PEOPLE FORGET AT MOST SCHOOLS THE NORMAL STUDENTS ALREADY F***ING SUBSIDIZING THE PLAYERS JUST TO BE THERE BECAUSE THE MARKET DOESN'T SUPPORT HAVING 20 CRAPPY SPORTS TEAMS NO ONE WANTS TO WATCH.  NOW PEOPLE ARE BITCHING AND MOANING THAT A FEW PLAYERS MAY OR MAY NOT BE GETTING "UNDERPAID" AFTER RECEIVING A $250,000 SCHOLARSHIP AND GETTING ACCEPTED TO A SCHOOL MANY OF THEM WOULDN'T HAVE GOTTEN INTO IN THE FIRST PLACE?  (yes, picture an old man yelling, if it's good enough to get O'Reilly's point across, it'll get mine across as well.) That's what a university is all about.

 

Tater

May 8th, 2013 at 2:09 PM ^

Let's assume that Webber was worth $500,000 for the two years he played at Michigan.  How much did ten to fifteen years of living, fucking hell for the program cost the school?  I bet it was a lot more than $500,000.

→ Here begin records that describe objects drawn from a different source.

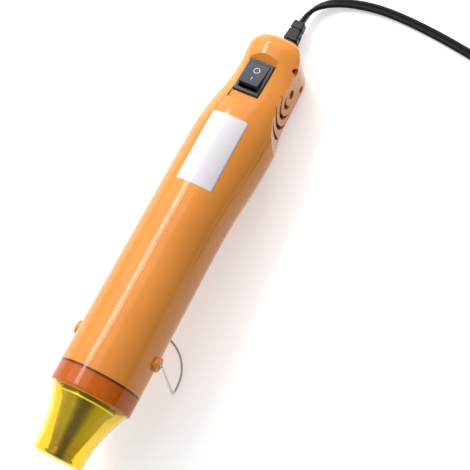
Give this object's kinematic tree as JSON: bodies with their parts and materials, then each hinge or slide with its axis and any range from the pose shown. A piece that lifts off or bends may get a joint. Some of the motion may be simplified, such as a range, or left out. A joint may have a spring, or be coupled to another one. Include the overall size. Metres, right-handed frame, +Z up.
{
  "type": "embossing heat tool",
  "caption": "Hand-held mini hot-air tool for crafts: moulded split housing, rocker switch, clear nozzle guard, wire stand, side air grille and coiled mains cord.",
  "frame": {"origin": "centre of the tool's footprint, on the surface it rests on; the free cord, its coil and the plug are not counted", "axes": "+Z up, +X towards the rear end where the cord leaves, +Y towards the tool's left side; the tool rests nose up on its wire stand, 6.5 degrees from level"},
  "size_m": [0.2967, 0.234, 0.0657],
  "materials": {
    "housing": "gloss",
    "guard": "clear",
    "switch_plastic": "satin",
    "contact_brass": "polished",
    "bell_steel": "satin",
    "screw_steel": "satin",
    "stand_steel": "bright",
    "mica": "matt",
    "heater_wire": "matt",
    "cutout": "matt",
    "motor_steel": "satin",
    "fan_plastic": "matt",
    "mount_plastic": "matt",
    "board": "satin",
    "component_black": "matt",
    "boot_rubber": "matt",
    "cord_rubber": "satin"
  },
  "bodies": {
    "tool": {"housing_left": "housing", "housing_right": "housing", "housing_screws": "screw_steel", "switch_frame": "switch_plastic", "switch_terminals": "contact_brass", "nozzle_guard": "guard", "heater_bell": "bell_steel", "insulating_sleeve": "mica", "mica_former": "mica", "heater_coil": "heater_wire", "thermal_cutout": "cutout", "motor_can": "motor_steel", "motor_mount": "mount_plastic", "rectifier_board": "board", "diodes": "component_black", "capacitor": "component_black", "cord_boot": "boot_rubber", "cord_clamp": "mount_plastic", "clamp_screws": "screw_steel", "inner_cord": "cord_rubber", "inner_wires": "cord_rubber", "cord_lead": "cord_rubber", "cord_coil": "cord_rubber", "cord_tail": "cord_rubber", "plug_body": "boot_rubber", "plug_blades": "contact_brass"},
    "rocker": {"switch_rocker": "switch_plastic"},
    "stand": {"stand_wire": "stand_steel"},
    "rotor": {"motor_shaft": "screw_steel", "fan_impeller": "fan_plastic"}
  },
  "joints": [
    {"name": "rocker_hinge", "type": "hinge", "parent": "tool", "child": "rocker", "pos_m": [0.09093, 0, 0.03654], "axis": [0, 1, 0], "range_deg": [-24, 0]},
    {"name": "stand_hinge", "type": "hinge", "parent": "tool", "child": "stand", "pos_m": [-0.06641, 0, 0.04027], "axis": [0, 1, 0], "range_deg": [-25, 85]},
    {"name": "fan_spin", "type": "hinge", "parent": "tool", "child": "rotor", "pos_m": [0.04805, 0, 0.02723], "axis": [0.9936, 0, -0.1132], "continuous": true}
  ]
}
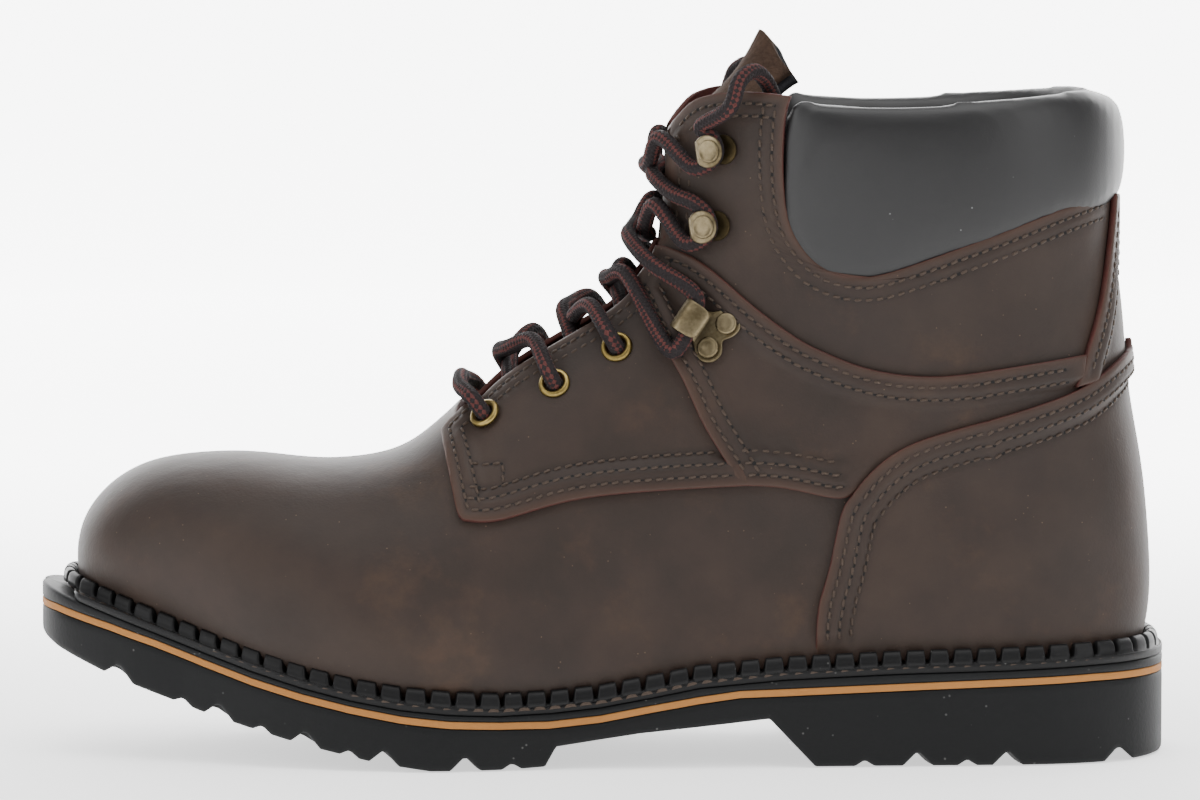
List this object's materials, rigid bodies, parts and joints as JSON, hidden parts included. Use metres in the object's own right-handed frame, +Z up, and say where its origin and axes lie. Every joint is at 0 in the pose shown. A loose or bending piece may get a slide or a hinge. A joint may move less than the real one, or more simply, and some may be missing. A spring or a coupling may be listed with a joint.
{
  "type": "work boot",
  "caption": "Left lace-up leather work boot with a steel toe cap, a padded collar, brass eyelets and hooks, and a lugged rubber sole; the tongue folds back and the footbed lifts.",
  "frame": {"origin": "centre of the sole's footprint, on the ground under the middle of the boot", "axes": "-X to the toe, +X to the heel, +Z up out of the shaft, -Y to the lateral (outer) side, +Y to the medial (inner) side"},
  "size_m": [0.3122, 0.1114, 0.1975],
  "materials": {
    "oiled_leather": "dark brown oiled nubuck, mottled, raw reddish brown cut edges",
    "collar_leather": "smooth dark grey satin leather",
    "lining_fabric": "dark grey lining",
    "black_rubber": "matte black rubber",
    "tan_rubber": "matte tan rubber",
    "antique_brass": "antique brass, satin",
    "steel": "pressed steel",
    "cork": "pressed cork granules",
    "insole_board": "cellulose board",
    "heel_board": "stiff fibre board",
    "foam": "open cell foam",
    "footbed_foam": "cloth covered foam",
    "lace_braid": "round black braid with burgundy flecks",
    "aglet_plastic": "black plastic"
  },
  "bodies": {
    "boot": {"vamp": "oiled_leather", "quarter_front_lateral": "oiled_leather", "quarter_front_medial": "oiled_leather", "quarter_mid_lateral": "oiled_leather", "quarter_mid_medial": "oiled_leather", "shaft_panel_lateral": "oiled_leather", "shaft_panel_medial": "oiled_leather", "back_stay": "oiled_leather", "heel_foxing": "oiled_leather", "facing_stay_lateral": "oiled_leather", "facing_stay_medial": "oiled_leather", "collar_cover": "collar_leather", "vamp_lining": "lining_fabric", "quarter_lining": "lining_fabric", "outsole": "black_rubber", "midsole_black": "black_rubber", "welt": "black_rubber", "toe_cap_trim": "black_rubber", "midsole_tan": "tan_rubber", "eyelet_lateral_1": "antique_brass", "eyelet_lateral_2": "antique_brass", "eyelet_lateral_3": "antique_brass", "eyelet_medial_1": "antique_brass", "eyelet_medial_2": "antique_brass", "eyelet_medial_3": "antique_brass", "hook_lateral_1": "antique_brass", "hook_lateral_2": "antique_brass", "hook_lateral_3": "antique_brass", "hook_medial_1": "antique_brass", "hook_medial_2": "antique_brass", "hook_medial_3": "antique_brass", "rivet_lateral_1": "antique_brass", "rivet_lateral_2": "antique_brass", "rivet_medial_1": "antique_brass", "rivet_medial_2": "antique_brass", "toe_cap": "steel", "shank": "steel", "cork_filler": "cork", "insole_board": "insole_board", "heel_counter": "heel_board", "collar_foam": "foam", "lace": "lace_braid", "aglet_lateral": "aglet_plastic", "aglet_medial": "aglet_plastic"},
    "tongue": {"tongue": "oiled_leather", "tongue_lining": "lining_fabric"},
    "footbed": {"footbed": "footbed_foam"}
  },
  "joints": [
    {"name": "tongue_fold", "type": "hinge", "parent": "boot", "child": "tongue", "pos_m": [-0.0369, 0.00105, 0.086], "axis": [0, 1, 0], "range_deg": [0, 10]},
    {"name": "footbed_lift", "type": "hinge", "parent": "boot", "child": "footbed", "pos_m": [-0.1348, 0.00105, 0.047], "axis": [0, -1, 0], "range_deg": [0, 6]}
  ]
}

I have been advocating that players be allowed to take money for years now, but it doesn't justify breaking the rules.  I want a mea culpa and an apology from Chris Webber.  All he is doing right now is promoting his personal brand at the expense of the school he supposedly "loves."

A little bit of contrition goes a long way.  Sadly, I don't think it is forthcoming in the "book" he is working on.